TASK:
Output a verbatim copy of the data, cut off after the line that contains "Recreate this object as parametric three.js".

═════ DATA LINES

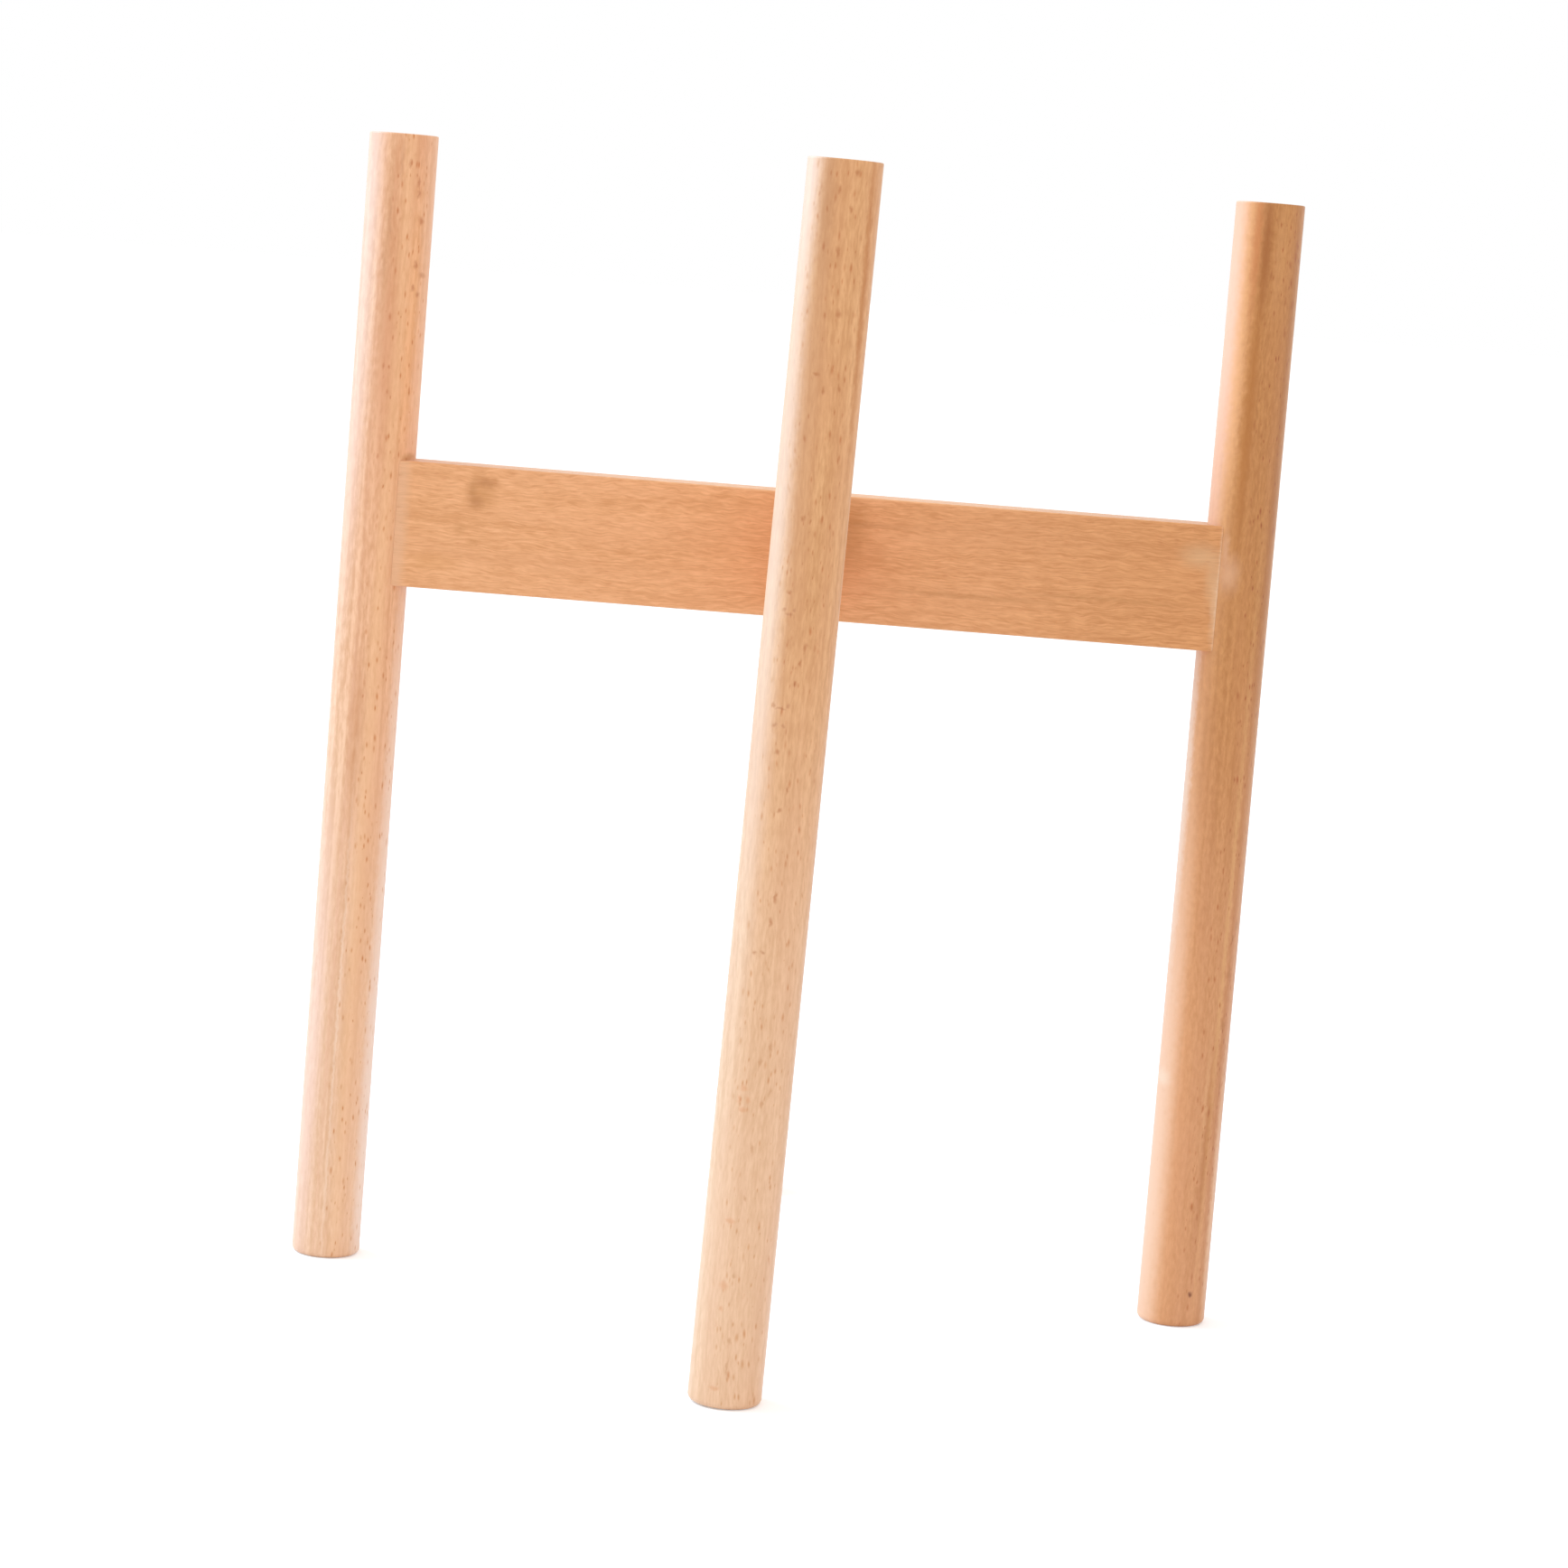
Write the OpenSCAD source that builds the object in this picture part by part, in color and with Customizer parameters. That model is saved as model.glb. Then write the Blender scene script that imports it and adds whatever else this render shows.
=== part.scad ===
// Plant stand in solid beech: four straight round legs and two flat rails.
// Two legs and a rail are glued up as an H-shaped frame. The upper frame's rail drops over the
// lower frame's rail in a halving joint, so the stand comes apart into two flat frames.
// The origin is on the floor under the crossing. +Z is up, the front leg is at -Y and the
// lower frame's legs are at -X (left) and +X (right). All sizes are in millimetres.

/* [Legs] */
// Diameter of the round legs
leg_d = 25; // [22:0.5:32]
// Length of the legs
leg_len = 415; // [360:5:520]
// Distance between the centres of two facing legs
leg_spacing = 316; // [220:2:400]
// Radius of the rounded edge under the feet
foot_round = 2; // [0.5:0.25:4]
// Radius of the eased edge at the leg tops
top_ease = 0.6; // [0.2:0.1:1.5]

/* [Rails] */
// Height of the rails' section
rail_h = 46; // [40:1:60]
// Thickness of the rails
rail_t = 20; // [16:0.5:21.5]
// Height of the rails' top edges above the floor
rail_top = 297; // [120:1:340]
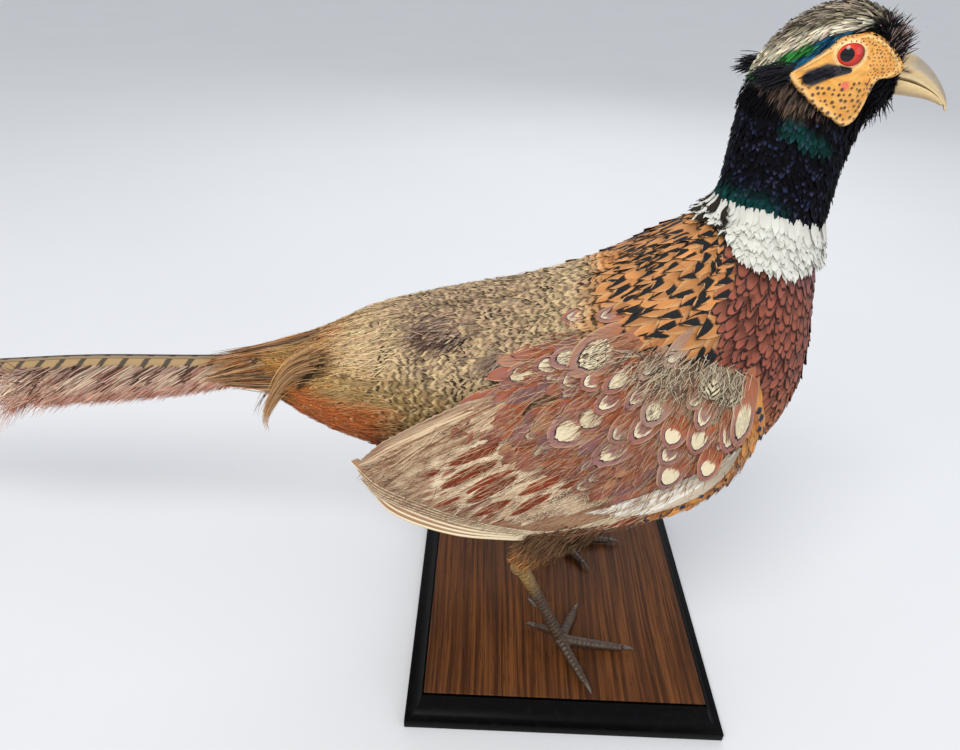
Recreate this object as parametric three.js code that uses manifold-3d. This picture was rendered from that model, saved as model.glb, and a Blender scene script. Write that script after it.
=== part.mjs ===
// A life-size mounted cock pheasant on a square wooden board: head up, wings folded, long tail behind.
// Millimetres, +Z up. The origin is the centre of the board's underside, and the bird looks along +X.
// The bird's own frame starts on top of the board between the feet: x forward, y to its left side, z up.

import * as THREE from "three";
import { mergeVertices } from "three/addons/utils/BufferGeometryUtils.js";
import Module from "manifold-3d";

const wasm = await Module();
wasm.setup();

// ---- Driving dimensions ----

const GAP = 0.3; // clearance between pieces that touch
const BOARD_SIDE = 200;
const BOARD_HEIGHT = 20;
const BOARD_EDGE = 6; // upright face at the foot of the board
const BEVEL_RUN = 11; // width of the moulded edge, seen from above
const PANEL_STEP = 1.6; // how far the top panel stands over the moulding
const BIRD_YAW = THREE.MathUtils.degToRad(-6);

const EYE_RADIUS = 6.6;
const EYE_CENTRE = [93, 15.6, 366.5]; // forward, out to the side, up
const FACE_PROUD = 1.1; // thickness of the bare skin of the face
const WING_THICKNESS = 6;
const PRIMARIES_THICKNESS = 2.2;
const TAIL_THICKNESS = 1.2;
const TAIL_TIP_X = -640;
const TARSUS_RADIUS = 4.2;
const TOE_RADIUS = 3.5;
const CLAW_LENGTH = 10;

// Body sections from tail root to forehead: [back x, back z, belly x, belly z, half width].
const BODY_SECTIONS = [
  [-214, 177, -212, 166, 10], // tail root
  [-190, 184, -187, 154, 23],
  [-164, 194, -156, 140, 36], // upper tail coverts
  [-134, 211, -118, 127, 47], // rump
  [-94, 225, -70, 115, 56],
  [-47, 238, -26, 107, 60], // saddle
  [-6, 254, 18, 107, 60],
  [21, 272, 62, 118, 57], // mantle
  [38, 283, 98, 142, 51],
  [47, 288, 118, 178, 43], // breast
  [52, 294, 120, 218, 36],
  [54, 301, 115, 247, 30], // collar
  [55, 311, 110, 275, 26],
  [55, 325, 109, 300, 23.5], // neck
  [55, 338, 110, 318, 22],
  [57, 352, 112, 333, 21.5], // nape and throat
  [64, 369, 115, 341, 21.5],
  [78, 382, 119, 345, 20],
  [96, 387, 121, 347, 17.5], // crown and chin
  [111, 381, 122, 349, 13],
  [119, 372, 123, 353, 8], // forehead
];
const BODY_ROWS = 36;
const BODY_COLUMNS = 20;
const SHOULDER_RISE = 0.14; // how far above the middle the trunk is widest, as a share of half its height

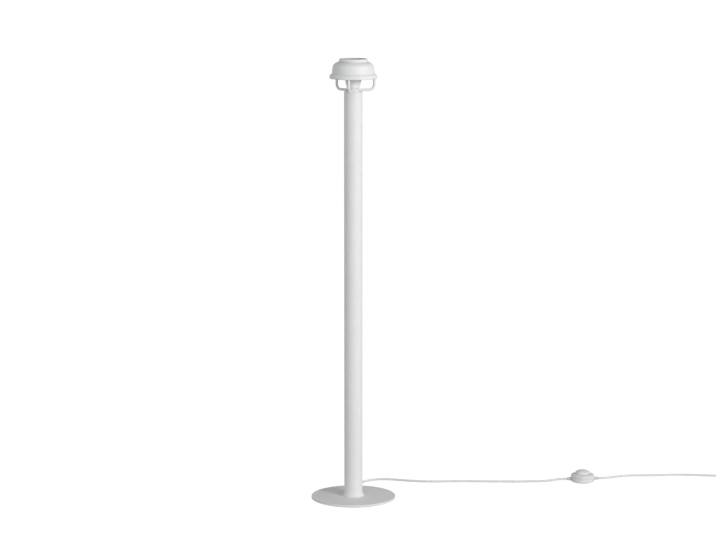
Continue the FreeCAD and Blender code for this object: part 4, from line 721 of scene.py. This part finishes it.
case_plastic = moulded("switch_plastic", (0.77, 0.77, 0.775), (0.73, 0.73, 0.73), 0.40,
                       0.55 * MM, 0.012 * MM)
button_plastic = moulded("button_plastic", (0.79, 0.79, 0.795), (0.755, 0.755, 0.755), 0.33,
                         0.9 * MM, 0.005 * MM)
works_plastic = moulded("works_plastic", (0.23, 0.21, 0.18), (0.18, 0.165, 0.145), 0.45,
                        0.7 * MM, 0.015 * MM)
spring_steel = plated_steel("spring_steel", (0.60, 0.60, 0.60), (0.46, 0.45, 0.44), 0.22)
give(case_plastic, "switch_upper_shell", "switch_lower_shell")
give(button_plastic, "switch_button")
give(works_plastic, "switch_contact_block", "switch_plunger")
give(zinc, "switch_case_screws")
give(brass, "switch_terminal_screws")
spring = piece("coiled_spring", [coiled_spring()], spring_steel, "spring_steel", "switch_return_spring",
               ring=False)
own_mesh(spring)
give(nodes["base_pad"].material_slots[0].material, "switch_pad")
give(switch_leads(), "switch_cord_tails")
for side, heading in (("inlet", np.pi + SWITCH_TURN), ("outlet", SWITCH_TURN)):
    grid = laid_along(switch_relief(), (*SWITCH_CENTRE, INLET_HEIGHT), heading)
    piece(f"{side}_relief", [grid], relief_plastic, "relief_plastic", f"switch_{side}_relief")


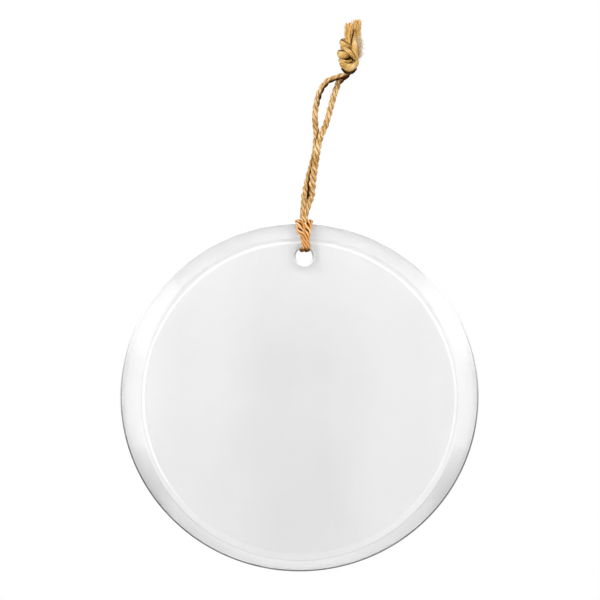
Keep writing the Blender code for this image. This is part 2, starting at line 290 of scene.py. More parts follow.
class Bench:
    """The node tree of a finish or of the world, and the nodes that are laid out in it."""

    def __init__(self, owner: bpy.types.Material | bpy.types.World) -> None:
        """Starts with an empty tree.

        Args:
            owner: the material or the world.
        """
        self.owner = owner
        owner.use_nodes = True
        self.tree = owner.node_tree
        self.tree.nodes.clear()

    @classmethod
    def of_finish(cls, name: str) -> "Bench":
        """The bench of a new finish."""
        return cls(bpy.data.materials.new(name))

    def node(
        self, kind: str, settings: dict[str, Any] | None = None,
        sockets: dict[Any, Any] | None = None, output: Any = 0,
    ) -> Wire:
        """Adds one node.

        Args:
            kind: the node's type.
            settings: its settings, set first; "stops" are a colour ramp's (place, colour) pairs.
            sockets: values or wires for its input sockets, by name or number.
            output: the output that is wanted, by name or number.

        Returns:
            The wire of that output.
        """
        made = self.tree.nodes.new(kind)
        for name, value in (settings or {}).items():
            if name == "stops":
                self._set_stops(made.color_ramp, value)
            else:
                setattr(made, name, value)
        for name, value in (sockets or {}).items():
            if isinstance(value, Wire):
                self.tree.links.new(value.socket, made.inputs[name])
            else:
                made.inputs[name].default_value = value
        return Wire(self, made.outputs[output])

    @staticmethod
    def _set_stops(ramp: Any, stops: list[tuple[float, Colour]]) -> None:
        """Gives a colour ramp its stops.

        Args:
            ramp: the colour ramp.
            stops: its (place, colour) pairs.
        """
        while len(ramp.elements) < len(stops):
            ramp.elements.new(1.0)
        for element, (place, colour) in zip(ramp.elements, stops):
            element.position = place
            element.color = (*colour, 1.0)

    def mix(self, factor: Any, first: Any, second: Any) -> Wire:
        """A colour between first and second.

        Args:
            factor: 0 gives first, 1 gives second.
            first: a colour or a wire.
            second: a colour or a wire.

        Returns:
            The mixed colour's wire.
        """
        pair = [value if isinstance(value, Wire) else (*value, 1.0) for value in (first, second)]
        return self.node(
            "ShaderNodeMix", {"data_type": "RGBA"},
            {"Factor": factor, 6: pair[0], 7: pair[1]}, output=2,
        )

    def place(self) -> Wire:
        """The place on the object, in metres."""
        return self.node("ShaderNodeTexCoord", output="Object")

    def axes(self, vector: Wire) -> list[Wire]:
        """A vector's X, Y and Z."""
        parts = self.node("ShaderNodeSeparateXYZ", {}, {"Vector": vector})
        return [Wire(self, output) for output in parts.socket.node.outputs]

    def ramp(self, value: Wire, stops: list[tuple[float, Colour]]) -> Wire:
        """The colour of a ramp at value."""
        return self.node("ShaderNodeValToRGB", {"stops": stops}, {"Fac": value})

    def grain(self, where: Wire, scale: Place, detail: float = 3.0, roughness: float = 0.6) -> Wire:
        """Noise that is stretched by a scale along each axis.

        Args:
            where: the coordinates.
            scale: cycles per unit along each axis.
            detail: the noise's octaves.
            roughness: how strong its finer octaves are.

        Returns:
            The noise's wire, about 0.5 in the mean.
        """
        stretched = self.node("ShaderNodeMapping", {}, {"Vector": where, "Scale": scale})
        return self.node(
            "ShaderNodeTexNoise", {},
            {"Vector": stretched, "Scale": 1.0, "Detail": detail, "Roughness": roughness},
        )

    def bump(self, height: Wire, depth: float, strength: float = 1.0) -> Wire:
        """A Bump node's normal, from a height of 0 to 1 and its depth in metres.

        Args:
            height: the height's wire, 0 to 1.
            depth: the height of 1, in metres.
            strength: how much of the bump is used.

        Returns:
            The normal's wire.
        """
        return self.node(
            "ShaderNodeBump", {}, {"Height": height, "Distance": depth, "Strength": strength}
        )

    def surface(self, **sockets: Any) -> bpy.types.Material:
        """Ends the tree in a Principled shader.

        Args:
            **sockets: its sockets, with underscores for spaces.

        Returns:
            The finished material.
        """
        named = {name.replace("_", " "): value for name, value in sockets.items()}
        self.end(self.node("ShaderNodeBsdfPrincipled", {}, named))
        return self.owner

    def end(self, shader: Wire, kind: str = "ShaderNodeOutputMaterial") -> None:
        """Links a shader to the tree's output, of this kind."""
        output = self.tree.nodes.new(kind)
        self.tree.links.new(shader.socket, output.inputs["Surface"])


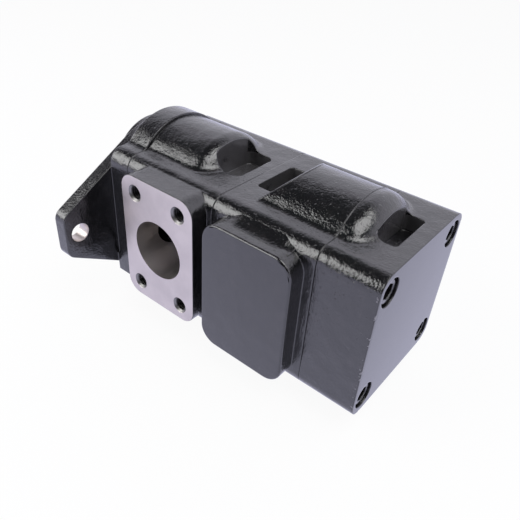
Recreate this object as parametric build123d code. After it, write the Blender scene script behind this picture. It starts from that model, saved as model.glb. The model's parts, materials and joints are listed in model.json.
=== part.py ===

══════════

OUTPUT:
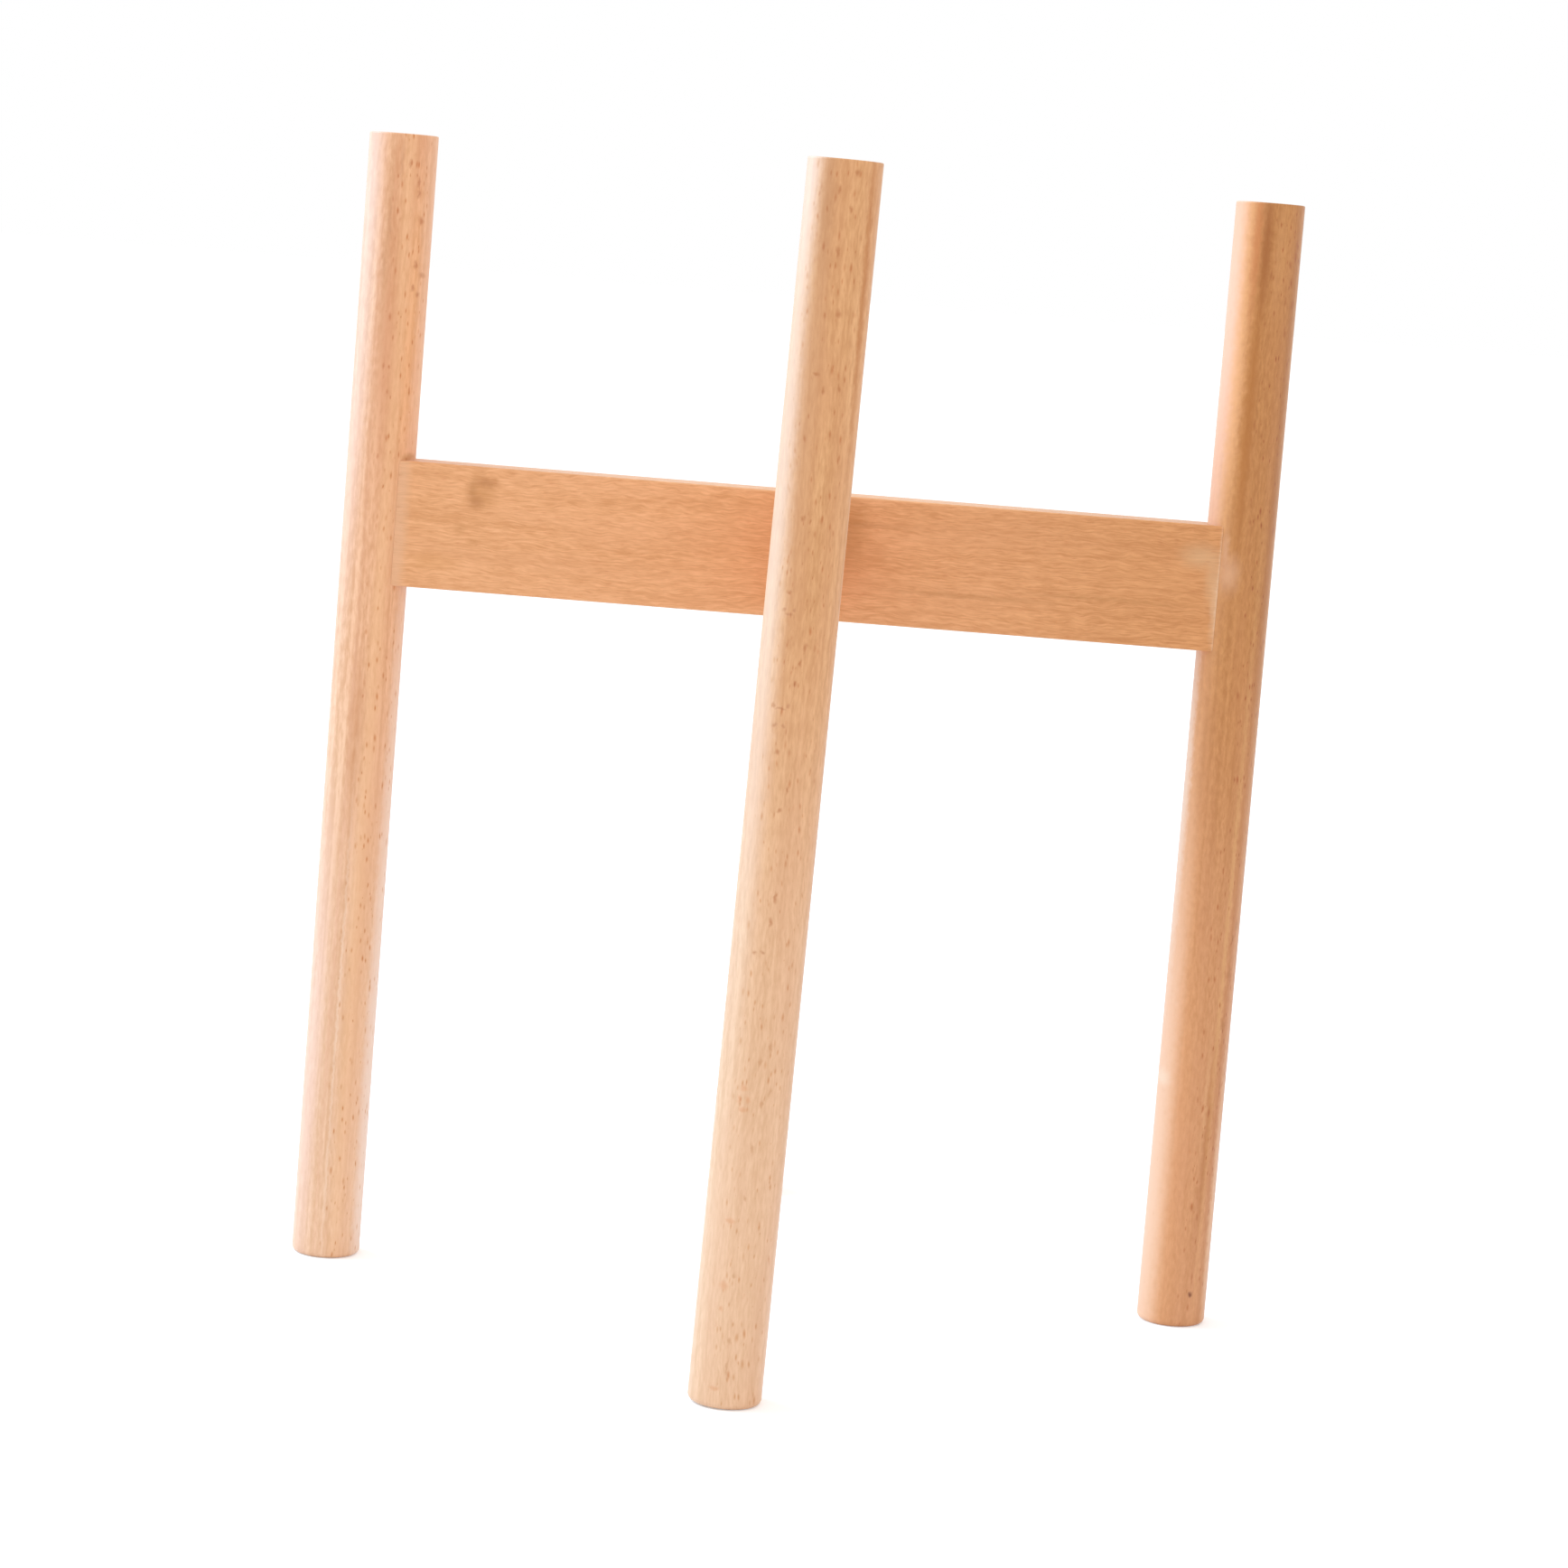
Write the OpenSCAD source that builds the object in this picture part by part, in color and with Customizer parameters. That model is saved as model.glb. Then write the Blender scene script that imports it and adds whatever else this render shows.
=== part.scad ===
// Plant stand in solid beech: four straight round legs and two flat rails.
// Two legs and a rail are glued up as an H-shaped frame. The upper frame's rail drops over the
// lower frame's rail in a halving joint, so the stand comes apart into two flat frames.
// The origin is on the floor under the crossing. +Z is up, the front leg is at -Y and the
// lower frame's legs are at -X (left) and +X (right). All sizes are in millimetres.

/* [Legs] */
// Diameter of the round legs
leg_d = 25; // [22:0.5:32]
// Length of the legs
leg_len = 415; // [360:5:520]
// Distance between the centres of two facing legs
leg_spacing = 316; // [220:2:400]
// Radius of the rounded edge under the feet
foot_round = 2; // [0.5:0.25:4]
// Radius of the eased edge at the leg tops
top_ease = 0.6; // [0.2:0.1:1.5]

/* [Rails] */
// Height of the rails' section
rail_h = 46; // [40:1:60]
// Thickness of the rails
rail_t = 20; // [16:0.5:21.5]
// Height of the rails' top edges above the floor
rail_top = 297; // [120:1:340]
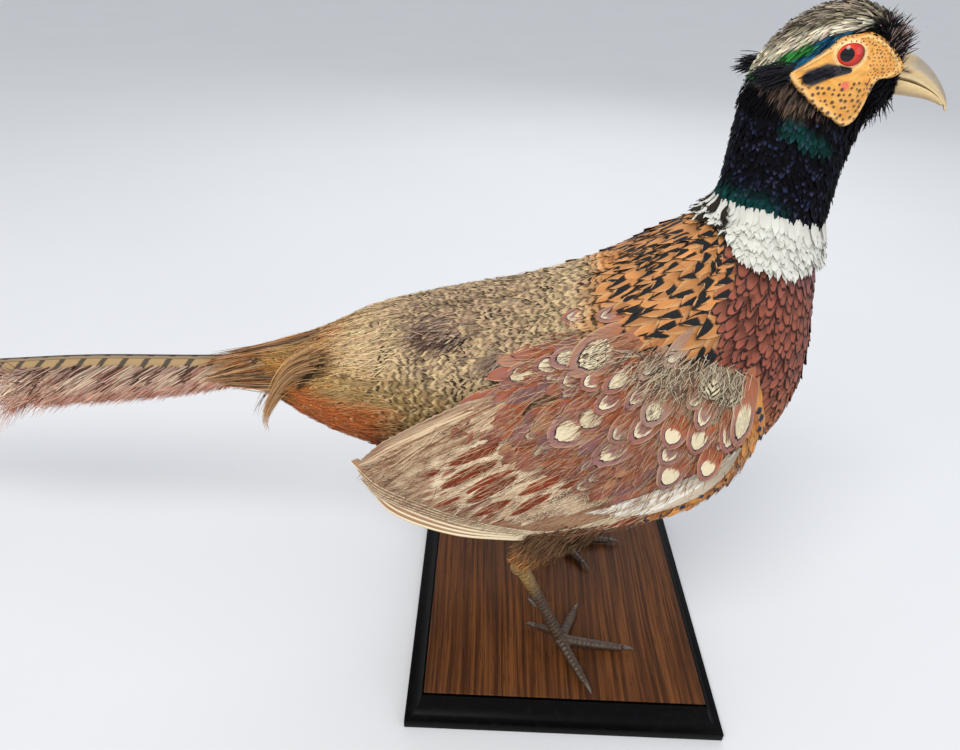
Recreate this object as parametric three.js code that uses manifold-3d. This picture was rendered from that model, saved as model.glb, and a Blender scene script. Write that script after it.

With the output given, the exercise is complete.